Note that in the latter equation $ R $ is known, $ \tilde{R} $ can be estimated using the algorithm in Section 5 below, and $ g $ can be arbitrary. Thus, (8) provides a means for estimating $ O $ .

However, to estimate $ O $ more robustly, we use multiple projections generated from $ {\phi}_2 $ . Let $ {R}_1,\dots, {R}_N $ be random rotations, and let $ {P}_1,\dots, {P}_N $ be the corresponding projections generated from $ {\phi}_2 $ according to (5). Using the procedure described above, we estimate for each $ {P}_i $ a rotation $ {\tilde{R}}_i $ that satisfies $ {\tilde{R}}_i={g}_i{OR}_i $ for some unknown $ {g}_i\in {G}_1 $ . Thus, as in (8), we can estimate $ O $ using any $ i\in \left\{1,\dots, N\right\} $ by

(9) $$ O={g}_i^T{\tilde{R}}_i{R}_i^T. $$

Contrary to (8), if we want the right-hand side of (9) to result in the same $ O $ for all $ i=1,\dots, N $ , then $ {g}_i $ cannot be arbitrary. In order to estimate $ O $ , we therefore need to find $ {g}_i $ , $ i=1,\dots, N $ and combine all estimates for $ O $ given in (9) into a single estimate.

To that end, define

(10) $$ {X}_i={R}_i{\tilde{R}}_i^T,\hskip1em i=1,\dots, N, $$

and look at the matrix $ H $ of size $ 3N\times 3N $ whose $ \left(i,j\right) $ block of size $ 3\times 3 $ is given by (see (9) and (10))

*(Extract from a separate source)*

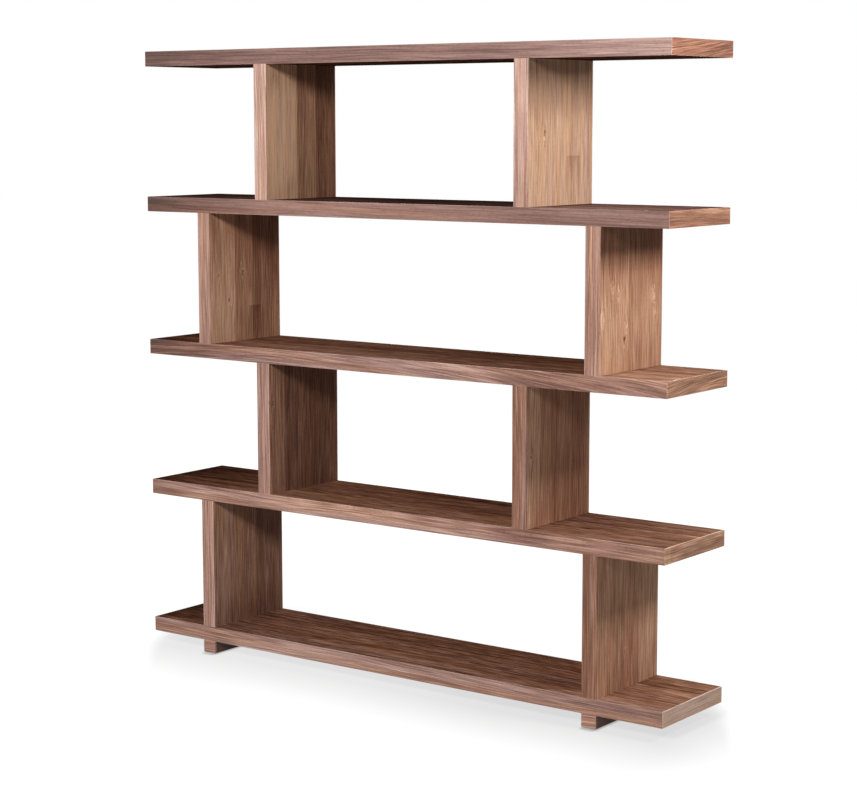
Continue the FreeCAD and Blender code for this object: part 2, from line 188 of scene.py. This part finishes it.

(11) $$ {\displaystyle \begin{array}{c}{H}_{ij}={X_i}^T{X}_j={\tilde{R}}_i{R}_i^T{R}_j{\tilde{R}}_j^T\\ {}={\tilde{R}}_i{\left({g}_i^T{\tilde{R}}_i\right)}^T{OO}^T\left({g}_j^T{\tilde{R}}_j\right){\tilde{R}}_j^T={g}_i{g}_j^T.\end{array}} $$

By a direct calculation, we get that the matrix of size $ 3N\times 3 $

(12) $$ \tilde{g}=\left(\begin{array}{c}{g}_1W\\ {}\vdots \\ {}{g}_NW\end{array}\right), $$

where $ W $ is an arbitrary $ 3\times 3 $ orthogonal matrix (i.e., $ {WW}^T={W}^TW=I $ ), satisfies

(13) $$ H\tilde{g}=N\tilde{g}. $$

Equation (11) also shows that the matrix $ H $ is of rank 3, which together with (Reference Cucuringu, Singer and Cowburn13) implies that $ \tilde{g} $ can be calculated by arranging the three leading eigenvectors $ {v}_1 $ , $ {v}_2 $ , $ {v}_3 $ of $ H $ in a matrix

(14) $$ V={\left(\begin{array}{ccc}\mid & \mid & \mid \\ {}{v}_1& {v}_2& {v}_3\\ {}\mid & \mid & \mid \end{array}\right)}_{3N\times 3}=\left(\begin{array}{c}{V}_1\\ {}\vdots \\ {}{V}_N\end{array}\right), $$

whose $ 3\times 3 $ blocks $ {V}_1,\dots, {V}_N $ are $ {g}_1W,\dots, {g}_NW $ , for some unknown arbitrary $ W $ (see⁽Reference Cucuringu, Singer and Cowburn ^{13 )} for a detailed derivation). In practice, at this point, we replace each $ {g}_iW $ by its closest orthogonal transformation, as described in⁽Reference Arun, Huang and Blostein ^{14 )}, to improve its accuracy in the presence of noise and discretization errors.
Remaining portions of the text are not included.